Merge branch 'bpf-token'

Andrii Nakryiko says:

====================
BPF token

This patch set is a combination of three BPF token-related patch sets ([0],
[1], [2]) with fixes ([3]) to kernel-side token_fd passing APIs incorporated
into relevant patches, bpf_token_capable() changes requested by
Christian Brauner, and necessary libbpf and BPF selftests side adjustments.

This patch set introduces an ability to delegate a subset of BPF subsystem
functionality from privileged system-wide daemon (e.g., systemd or any other
container manager) through special mount options for userns-bound BPF FS to
a *trusted* unprivileged application. Trust is the key here. This
functionality is not about allowing unconditional unprivileged BPF usage.
Establishing trust, though, is completely up to the discretion of respective
privileged application that would create and mount a BPF FS instance with
delegation enabled, as different production setups can and do achieve it
through a combination of different means (signing, LSM, code reviews, etc),
and it's undesirable and infeasible for kernel to enforce any particular way
of validating trustworthiness of particular process.
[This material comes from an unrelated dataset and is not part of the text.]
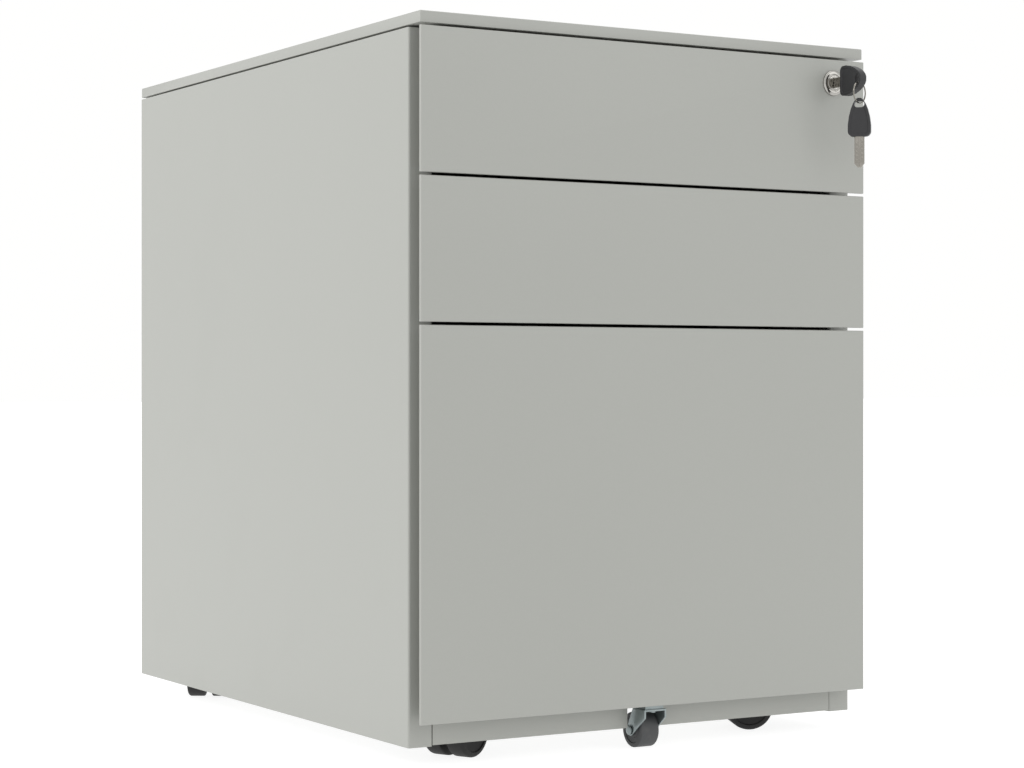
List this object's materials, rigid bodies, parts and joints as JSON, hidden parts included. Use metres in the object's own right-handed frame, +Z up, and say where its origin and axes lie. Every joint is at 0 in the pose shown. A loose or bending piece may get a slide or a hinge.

The main motivation for this work is a desire to enable containerized BPF
applications to be used together with user namespaces. This is currently
impossible, as CAP_BPF, required for BPF subsystem usage, cannot be namespaced
or sandboxed, as a general rule. E.g., tracing BPF programs, thanks to BPF
helpers like bpf_probe_read_kernel() and bpf_probe_read_user() can safely read
arbitrary memory, and it's impossible to ensure that they only read memory of
processes belonging to any given namespace. This means that it's impossible to
have a mechanically verifiable namespace-aware CAP_BPF capability, and as such
another mechanism to allow safe usage of BPF functionality is necessary.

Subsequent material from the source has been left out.